Key Technical Details

  • The template uses Jinja2's ~ operator instead of + for string concatenation. This avoids type errors when message.content is None (Jinja2's ~ coerces to string, + does not).
  • The tool_call_start/tool_call_end tokens are Unicode private-use-area characters that can't be typed in a text editor. The template must be generated programmatically using gen_template.py.
  • The tc.function.name and tc.function.arguments Jinja2 dot notation works correctly because Jinja2 resolves dict.key as dict["key"].
  • The {% generation %} tag is vLLM-specific and marks the assistant output region.
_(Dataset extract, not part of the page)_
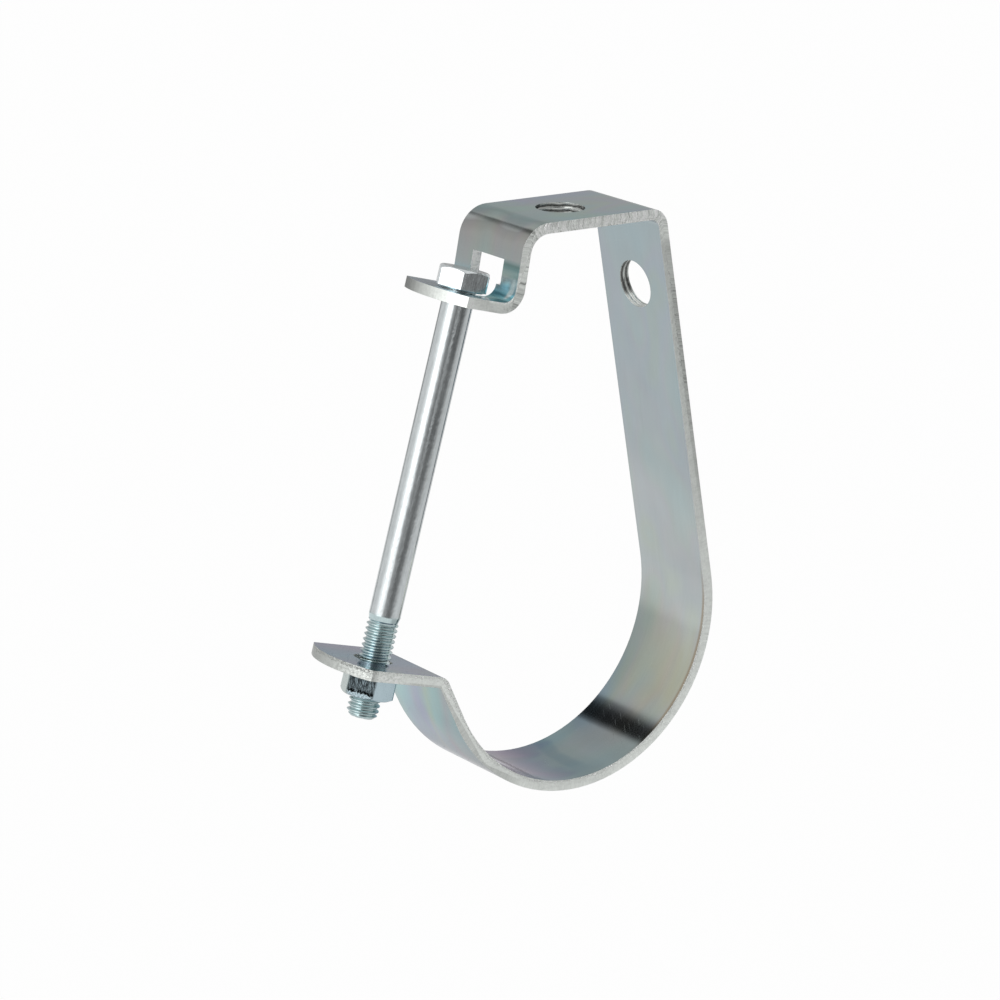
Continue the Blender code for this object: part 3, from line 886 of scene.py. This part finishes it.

It must be preserved.

Files

  • model-files/chat_template.jinja — The fixed template (generated, contains Unicode PUA characters)
  • model-files/gen_template.py — Script to regenerate the template inside the container where the tokenizer is available
  • model-files/hermes_tool_parser.py — vLLM Hermes tool parser (unchanged, works as-is for parsing ... format)

Deploying

  1. Run gen_template.py inside the vLLM container:

    docker cp model-files/gen_template.py smol-vllm-1:/tmp/
    docker exec smol-vllm-1 python3 /tmp/gen_template.py
    
  2. Copy the generated template to the mounted volume:

    docker cp smol-vllm-1:/root/chat_template.jinja /root/smol/chat_template.jinja
    
  3. Restart the container:

    cd /root/smol && docker compose restart
    

Remaining Issues

  • The model sometimes re-invokes tools in a loop instead of providing a final text answer. This is likely a training issue with the /no_think mode — the model outputs reasoning as content text but still generates tool calls.
  • The Hermes tool parser works for parsing ... blocks but the streaming parser may buffer long argument strings. This is a vLLM-level issue, not a template issue.